I thought about going Orthodox a while ago, but then I saw all the young men turning Orthobro and heading thataway, so my fad alarm went off, and I . . . decided not to, as per my contrarian custom. So I remain an Eastern Catholic, although these days I congregate with old-school Anglicans—or, as I think of them, the Northern Catholic Rite. I guess I like being Rome-adjacent but not Roman. The Romans don't reliably share the wine, which bothers me a lot as a poetic matter.

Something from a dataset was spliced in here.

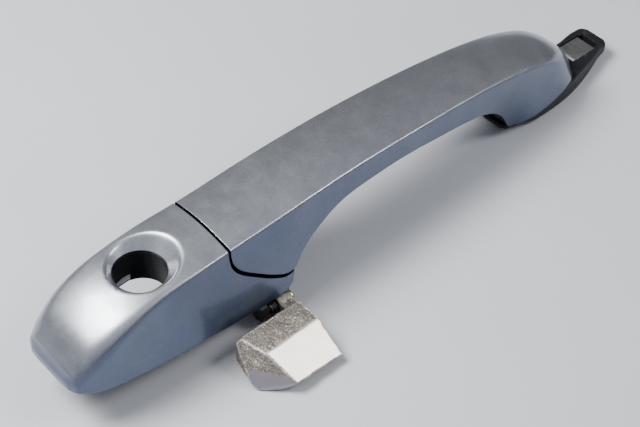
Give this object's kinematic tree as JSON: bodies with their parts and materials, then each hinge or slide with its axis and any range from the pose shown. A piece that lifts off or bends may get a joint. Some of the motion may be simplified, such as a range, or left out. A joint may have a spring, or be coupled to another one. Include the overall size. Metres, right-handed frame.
{
  "type": "car door handle",
  "caption": "Exterior car door pull handle: fixed end cap with an open lock recess, hinged arched grip with a hook arm, and a cast counterweight on a crank under the cap",
  "frame": {"origin": "on the door plane, at the seam between cap and grip, midway across the handle; it is the middle of the underside of the carrier's seat bar", "axes": "+X along the handle from the cap to the hook arm, +Z outward from the door, -Y the side the counterweight stands on"},
  "size_m": [0.2691, 0.0705, 0.0469],
  "materials": {
    "paint": "metallic clear-coated silver-blue, satin gloss",
    "black_nylon": "moulded black, fine grain",
    "soft_black": "matt black",
    "cast_zinc": "rough as-cast skin with one smooth bright face",
    "plate_metal": "fine brushed",
    "plated_steel": "bright plated",
    "yellow_plated": "yellow passivated"
  },
  "bodies": {
    "cap": {"cap_shell": "paint", "lock_sleeve": "black_nylon", "sleeve_seal": "soft_black", "cap_gasket": "soft_black", "cap_carrier": "black_nylon", "cap_clip": "plated_steel", "crank_pin": "yellow_plated", "crank_spring": "plated_steel", "sleeve_screw_1": "plated_steel", "sleeve_screw_2": "plated_steel", "carrier_screw_1": "plated_steel", "carrier_screw_2": "plated_steel"},
    "grip": {"grip_shell": "paint", "grip_liner": "paint", "grip_core": "black_nylon", "pivot_arm": "black_nylon", "wear_plate": "plate_metal", "foot_pad": "soft_black", "pull_leg": "cast_zinc", "tail_bumper_near": "soft_black", "tail_bumper_far": "soft_black", "leg_screw_1": "plated_steel", "leg_screw_2": "plated_steel", "arm_screw_1": "plated_steel", "arm_screw_2": "plated_steel", "liner_screw_1": "plated_steel", "liner_screw_2": "plated_steel"},
    "crank": {"crank_lever": "cast_zinc", "crank_bush": "black_nylon", "counterweight": "cast_zinc", "weight_rivet": "plated_steel"}
  },
  "joints": [
    {"name": "grip_pull", "type": "hinge", "parent": "cap", "child": "grip", "pos_m": [0.2, 0, -0.001], "axis": [0, 1, 0], "range_deg": [0, 6.5]},
    {"name": "crank_swing", "type": "hinge", "parent": "cap", "child": "crank", "pos_m": [0.019, -0.0195, -0.0055], "axis": [1, 0, 0], "range_deg": [0, 52]}
  ],
  "couplings": [
    {"joint": "crank_swing", "follows": "grip_pull", "ratio": 8}
  ]
}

You may appreciate this, a quote from George Fox, founding father of the Quakers
As I had forsaken the priests, so I left the separate preachers also, and those esteemed the most experienced people; for I saw there was none among them all that could speak to my condition. And when all my hopes in them and in all men were gone, so that I had nothing outwardly to help me, nor could tell what to do, then, oh, then, I heard a voice which said, "There is one, even Christ Jesus, that can speak to thy condition"; and when I heard it my heart did leap for joy. Then the Lord let me see why there was none upon the earth that could speak to my condition, namely, that I might give Him all the glory; for all are 'concluded under sin, and shut up in unbelief' as I had been, that Jesus Christ might have the preeminence who enlightens, and gives grace, and faith, and power. Thus when God doth work, who shall let (i. e. prevent) it? And this I knew experimentally.